Why do I get the sense that Uttar feels that epic just farted in the Church of the GPU (B3D)? :LOL:
 
geo said:
Why do I get the sense that Uttar feels that epic just farted in the Church of the GPU (B3D)? :LOL:
It was worth it. :)

epic
ps I plan on destroying Uttar's post, point by point, using only lies, innuendo, and name calling. ;)
 
yes cpu + gpu will become unified in the future, its inevitable the question is when.
i recall tim sweeney saying he believes the next generation of consoles will be like this ie ps4
sorry i couldnt find the quote but found the following piece

Jacob- And ten years from now do you vision that we will see... GPU's handling graphics, and PPU's handling physics, CPU doing A.I. and that kind of thing or do you think we will see some kind of blend of the 3 technologies or maybe 2 of them?

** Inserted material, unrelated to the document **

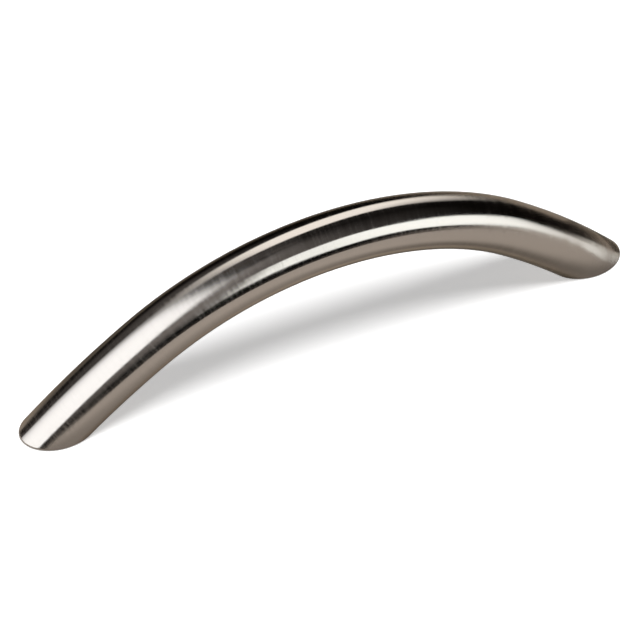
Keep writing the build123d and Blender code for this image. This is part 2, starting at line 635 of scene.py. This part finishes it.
left_stations = [
    (-142, 44, 60, 0, 6, 15), (-139, 33, 61, 0.5, 8, 21), (-136, 23, 63, 0.88, 8, 20),
    (-133, 15, 66, 1, 7, 18), (-130, 7, 67, 1, 6, 17), (-127, 0, 68, 1, 4, 16),
    (-120, 0, 69, 1, 1, 17), (-107, 0, 70, 1, 1, 17), (-95, 0, 69, 1, 1, 17),
    (-82, 0, 66, 0.95, 1, 17), (-71, 0, 63, 0.82, 4, 16), (-65, 2, 61, 0.62, 6, 14),
    (-60.5, 6, 60, 0.43, 8, 14), (-57, 16, 59, 0.28, 10, 14), (-52, 26, 59, 0.17, 12, 14),
    (-45, 32, 58, 0.1, 12, 12), (-39, 38, 56, 0, 10, 10)]
put_up("left_card", hung_card(left_stations, silk_distance), left_silk)

back_stations = [
    (-64, 42, 60, 0, 6, 10), (-45, 37, 63, 0.22, 10, 10), (-30, 34, 66, 0.37, 10, 8),
    (-15, 34.5, 69, 0.76, 9, 6), (0, 35, 70, 1.06, 7, 5), (10, 33.5, 69, 1.2, 6, 5),
    (20, 30, 68, 1.25, 6, 5), (28, 22, 65.5, 1.2, 8, 5), (34, 12, 63, 1.1, 16, 5),
    (40, 0, 59, 1, 24, 5), (47, 0, 53, 0.75, 18, 6), (53, 2, 46, 0.52, 20, 7),
    (57, 4, 40, 0.28, 22, 8), (61.5, 8, 36, 0.09, 20, 8), (66, 8, 30, 0, 10, 8)]
put_up("back_card", hung_card(back_stations, back_distance), back_silk)

front_stations = [
    (95, -3, 14, 0, 2, 2), (101, -3, 18, 0.7, 3, 2), (110, -2, 24, 0.93, 4, 2),
    (119, 1, 31, 1, 4, 2), (126, 2.5, 34.5, 1, 3, 2), (133, 3.7, 36, 1, 2, 1.5),
    (140, 7, 39.5, 1, 1, 1.5), (150, 12.9, 44, 1, 1, 1.5), (160, 12, 45.6, 0.9, 1, 1.5),
    (169, 16.3, 45.6, 0.78, 1, 1.5), (176, 18.5, 47, 1.14, 1, 1.5), (181, 19.5, 47, 1.3, 1, 1.5),
    (183.8, 20, 46.5, 0.95, 1, 1.5), (185.8, 20, 46, 0.35, 1, 1.5), (187.5, 20, 46, 0, 1, 1.5)]
put_up("front_card", hung_card(front_stations, silk_distance), front_silk)

# %% [markdown]
# Black cards that stand on the floor draw the dark lines between the bands: a long one in front,
# which bends round the left foot, a low one behind, and a high one off the right foot. White
# strips beside the right foot light the foot's tip, and two low black ones keep its back dark.

# %% Black cards, and strips at the right foot
# Black of the felt cards and the tent, and of the painted shade sheet under the bow.
black_felt_and_painted_shade = "#141312"


def standing_card(stations, columns=97):
    """Points and glow of a card that stands on the floor. Each station gives x, y and the card's
    height there, in millimetres, and its glow."""
    x, y, top, glow = between(stations, columns)
    foot = np.stack([x, y, np.full_like(x, -1.0)], axis=-1)
    head = np.stack([x, y, top], axis=-1)
    return np.concatenate([foot, head]) * MM, np.concatenate([glow, glow])


# This black material is used for the felt cards, and it also paints shade on the sheet under the bow.
black_card_and_painted_shade = card_material("black_card_and_painted_shade", black_felt_and_painted_shade, 1.0)
front_black = [(-90, -30, 10, 0.6), (-72, -38, 12, 0.8), (-62, -50, 17, 0.94), (-54, -72, 26, 0.96),
               (-48, -105, 38, 0.96), (-38, -148, 50, 0.96), (0, -190, 60, 0.96), (45, -190, 60, 0.96),
               (100, -165, 50, 0.9), (135, -140, 40, 0.5), (165, -110, 40, 0)]
put_up("front_black_card", standing_card(front_black), black_card_and_painted_shade)
back_black = [(-150, 90, 28, 0.94), (-90, 110, 28, 0.94), (-40, 125, 30, 0.94), (20, 140, 34, 0.94),
              (60, 125, 30, 0.94), (85, 98, 22, 0.8), (100, 75, 10, 0)]
put_up("back_black_card", standing_card(back_black), black_card_and_painted_shade)
right_black = [(100, 92, 18, 0.1), (112, 80, 22, 0.4), (124, 64, 40, 0.5), (128, 55, 120, 0.95),
               (131, 42, 160, 0.98), (130, 10, 120, 0.98), (128, -15, 40, 0)]
put_up("right_black_card", standing_card(right_black), black_card_and_painted_shade)
foot_black = [(56, 11, 3, 0), (60, 12.5, 3.5, 0.5), (68, 17, 3.5, 0.7), (80, 20, 5.5, 0.85),
              (86, 12, 8, 0.85), (92, 5, 8, 0.75), (95, 1, 6, 0)]
put_up("right_foot_card", standing_card(foot_black), black_card_and_painted_shade)
foot_white = [(96, 5, 6, 0.08), (93, -2, 6, 0.54), (84, -8, 6, 0.57), (72, -10.5, 6, 0.56),
              (65, -10, 6, 0.54), (60, -9, 6, 0)]
put_up("right_foot_strip", standing_card(foot_white), front_silk)
tip_black = [(54.5, 6.8, 2.4, 0), (57.5, 4.8, 2.3, 0.6), (59.8, 2.4, 2, 0.65), (60.6, 0.4, 1.6, 0.75),
             (60.6, -1, 1.3, 0.7), (60.5, -1.4, 1, 0)]
put_up("right_tip_card", standing_card(tip_black), black_card_and_painted_shade)
tip_white = [(60.5, -1.1, 1, 0), (60.3, -1.7, 1.3, 0.15), (59.2, -3.4, 1.6, 0.15), (57.5, -5.2, 1.2, 0)]
put_up("right_tip_strip", standing_card(tip_white), front_silk)

# %% [markdown]
# A dark sheet lies under the bow, seen by reflections alone. It is painted shade: it darkens the
# underside of the bar towards its own shadow, as shade on the floor would. How dark it is, is what
# the glow attribute of a card holds. The painted shade is light nearly all over, and darker under
# the legs than in the middle. It is darker still along a band in front of the bow, all over the
# space behind the bow, and in a spot beside the right foot, and it is lighter in a spot further
# back.

# %% Painted shade on the floor
shade_sheet_reach = 0.35
shade_sheet_lift = 0.04 * MM
shade_sheet_fade = 0.4 * shade_sheet_reach
straight_share = 0.15
plain_painted_shade = 0.245
leg_painted_shade = 0.04
leg_start, leg_run = 15, 25
back_painted_shade = 0.45
back_start, back_run = 4, 30
back_end, back_end_run = 70, 60
foot_painted_shade = 0.38
foot_middle, foot_width = (72, 14), (15, 5)
lifted_painted_shade = 0.16
lifted_middle, lifted_width = (72, 46), (16, 16)
most_painted_shade = 0.88
shade_band_line = [(-52, -5), (-35, -6), (-20, -11), (0, -16), (15, -14), (30, -10), (45, -7), (55, -5)]
shade_band_depth = [(-90, 0), (-52, 0.30), (-20, 0.22), (0, 0.27), (30, 0.42), (55, 0.40), (90, 0)]
shade_band_front = [(-52, 10), (-20, 18), (0, 18), (30, 8), (45, 6)]
shade_band_back = [(-52, 3), (-20, 6), (0, 6), (30, 4.5), (45, 4)]


def along_bow(x, stations):
    """Value at x in millimetres, on straight lines between stations of x and value."""
    return np.interp(x, *zip(*stations))


def spot(x, y, middle, width):
    """One in the middle of a spot and nearly nothing two widths off: e to the minus square of
    the distance, which is counted in widths."""
    return np.exp(-((x - middle[0]) / width[0]) ** 2 - ((y - middle[1]) / width[1]) ** 2)


def painted_shade_layout(columns=181):
    """Points of the painted shade sheet and how dark it is, with x and y in millimetres. Across the
    band, the painted shade falls off as a spot's does, with one width in front and one behind. A grid
    line's place is the reach times a mix of its share and the share's cube, so the lines lie closest
    in the middle."""
    place = np.linspace(-1, 1, columns)
    across = shade_sheet_reach * (straight_share * place + (1 - straight_share) * place**3)
    x, y = np.meshgrid(across / MM, across / MM)
    off_shade_band = y - along_bow(x, shade_band_line)
    shade_band_width = np.where(off_shade_band < 0, along_bow(x, shade_band_front), along_bow(x, shade_band_back))
    # Painted shade is built up here, darkest where shade falls on the floor near the bar.
    shade_depth = plain_painted_shade + leg_painted_shade * rise(np.abs(x) - leg_start, leg_run)
    shade_depth += along_bow(x, shade_band_depth) * np.exp(-(off_shade_band / shade_band_width) ** 2)
    shade_depth += back_painted_shade * rise(y - back_start, back_run) * rise(back_end - x, back_end_run)
    shade_depth += foot_painted_shade * spot(x, y, foot_middle, foot_width)
    shade_depth -= lifted_painted_shade * spot(x, y, lifted_middle, lifted_width)
    from_edge = shade_sheet_reach - np.maximum(np.abs(x), np.abs(y)) * MM
    sheet = np.stack([x * MM, y * MM, np.full_like(x, shade_sheet_lift)], axis=-1)
    return sheet, np.clip(shade_depth, 0, most_painted_shade) * rise(from_edge, shade_sheet_fade)


# Painted shade: a dark sheet that darkens the floor near the handle as reflections see it.
put_up("painted_shade_sheet", painted_shade_layout(), black_card_and_painted_shade)

# %% [markdown]
# The tent is black, and a grey lining hangs just inside it. The lining is lightest in front, where
# the camera stands, and darkest at the right and behind the handle. Both close overhead. Where the
# lining's upper edge is given just past straight up, it doesn't fade there.

# %% Dark tent and its lining
lining_grey = "#CDD0D6"
lining_strength = 0.86
tent_distance = 0.92
lining_distance = 0.90

tent_black = card_material("tent_black", black_felt_and_painted_shade, 1.0)
tent_grey = card_material("tent_grey", lining_grey, lining_strength)
tent_stations = [(-180, -6, 90, 1, 0.1, 0.1), (180, -6, 90, 1, 0.1, 0.1)]
put_up("dark_tent", hung_card(tent_stations, tent_distance), tent_black)
lining_stations = [
    (-180, 6, 90.1, 0.56, 24, 0.1), (-170, 4, 89, 0.6, 26, 20), (-160, 2, 88, 0.85, 28, 24),
    (-150, -4, 88, 0.9, 32, 24), (-140, -5, 88, 0.75, 30, 24), (-120, 0, 88, 0.28, 10, 24),
    (-100, 0, 90.1, 0.22, 10, 0.1), (-80, 0, 90.1, 0.2, 10, 0.1), (-40, -4, 90.1, 0.24, 20, 0.1),
    (-20, -4, 90.1, 0.28, 28, 0.1), (0, 10, 90.1, 0.16, 30, 0.1), (20, 20, 90.1, 0.06, 30, 0.1),
    (80, 20, 90.1, 0.02, 30, 0.1), (120, 20, 90.1, 0.09, 30, 0.1), (140, 20, 90.1, 0.16, 30, 0.1),
    (160, 12, 90.1, 0.38, 30, 0.1), (180, 6, 90.1, 0.56, 24, 0.1)]
put_up("tent_lining", hung_card(lining_stations, lining_distance), tent_grey)

# %% [markdown]
# One lamp hangs over the handle, a little to the front, so its shadow falls just behind the
# middle of the bow. It is small enough that the shadow keeps its shape. Its power is pi squared
# times the square of its distance, which is the plain level at which white paint renders white.
# Its own reflection would be a bright line on the crown, which the photograph hasn't got, so
# reflections don't see it.

# %% Lamp
lamp_height = 3.0
lamp_forward = 0.58
lamp_size = 1.3
lamp_level = 1.0

lamp_data = bpy.data.lights.new("overhead_lamp", "AREA")
lamp_data.shape = "DISK"
lamp_data.size = lamp_size
lamp_distance = math.hypot(lamp_height, lamp_forward)
lamp_data.energy = lamp_level * math.pi**2 * lamp_distance**2
lamp = bpy.data.objects.new("overhead_lamp", lamp_data)
lamp.location = (0.0, -lamp_forward, lamp_height)
lamp.rotation_euler = (-math.atan2(lamp_forward, lamp_height), 0, 0)
lamp.visible_glossy = False
bpy.context.scene.collection.objects.link(lamp)
print(f"lamp of {lamp_data.energy:.0f} W at {lamp_distance:.2f} m")

# %% [markdown]
# The world round the studio is plain white to the camera and to reflections, so the background
# stays white above the floor's far edge too. To matt surfaces it gives only a little light, as
# white walls far off do, which keeps the shadow from going black.

# %% World
wall_white = "#FFFFFF"
fill_level = 0.08

world = bpy.data.worlds.new("white_studio")
bpy.context.scene.world = world
world.use_nodes = True
tree = world.node_tree
tree.nodes.clear()
white_or_fill = add_node(tree, "ShaderNodeMapRange", {
    "Value": seen_rays(tree), "To Min": fill_level, "To Max": 1.0})
background = add_node(tree, "ShaderNodeBackground", {
    "Color": linear(wall_white), "Strength": white_or_fill.outputs[0]})
add_node(tree, "ShaderNodeOutputWorld", {"Surface": background.outputs[0]})
print("world gives matt surfaces a level of", fill_level)

# %% [markdown]
# The camera stands in front of the handle, to its left and well above it, turned a little on its
# own axis. A long lens keeps the bar's thickness nearly the same from foot to foot, as in the
# photograph.

# %% Camera
camera_azimuth = math.radians(-28.2785)
camera_elevation = math.radians(47.573)
camera_roll = math.radians(3.887)
camera_distance = 633.93 * MM
camera_aim = np.array([-4.412, -4.96, 12.336]) * MM
camera_lens = 208.07
sensor_width = 36.0

back = np.array([math.sin(camera_azimuth) * math.cos(camera_elevation),
                 -math.cos(camera_azimuth) * math.cos(camera_elevation), math.sin(camera_elevation)])
sideways = np.cross(-back, [0, 0, 1])
sideways /= np.linalg.norm(sideways)
upright = np.cross(back, sideways)
right = math.cos(camera_roll) * sideways + math.sin(camera_roll) * upright
up = np.cross(back, right)

camera_data = bpy.data.cameras.new("camera")
camera_data.lens = camera_lens
camera_data.sensor_width = sensor_width
camera = bpy.data.objects.new("camera", camera_data)
turned = np.eye(4)
turned[:3, 0], turned[:3, 1], turned[:3, 2] = right, up, back
turned[:3, 3] = camera_aim + back * camera_distance
camera.matrix_world = turned.T
bpy.context.scene.collection.objects.link(camera)
bpy.context.scene.camera = camera
bpy.context.scene.view_settings.view_transform = "Standard"
print("camera at", [round(v, 4) for v in turned[:3, 3]])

Sweeney- Looking at the long term future, the next 10 years or so, my hope and expectation is that there will be a real convergence between the CPU, GPU and non traditional architectures like the PhysX chip from Ageia, the Cell technology from Sony. You really want all those to evolve in the way of a large scale multicore CPU that has a lot of non traditional computing power as a GPU has now. A GPU processes a huge number of pixels in parallel using relatively simply control flow, CPU's are extremely good at random access logic, lots of branching, handling cache and things like that. I think really, essential, graphics and computing need to evolve together to the point where the future renderers I hope and expect will look a lot more like a software renderer from previous generations than a fixed function rasterizer pipeline and the stuff we have currently. I think GPU's will ultimately end up being... you know when we look at this 10 years from now, we will look back at GPU's being kinda a temporary fixed function hardware solution, to a problem that ultimately was, just general computing.
 
I've always thought Sweeney was a bit off in his predictions for future PC hardware. As an example, this cost him significantly with the original Unreal engine, which was designed for software rendering. He had properly anticipated the advance of CPU's, but had completely underestimated the progression of GPU's.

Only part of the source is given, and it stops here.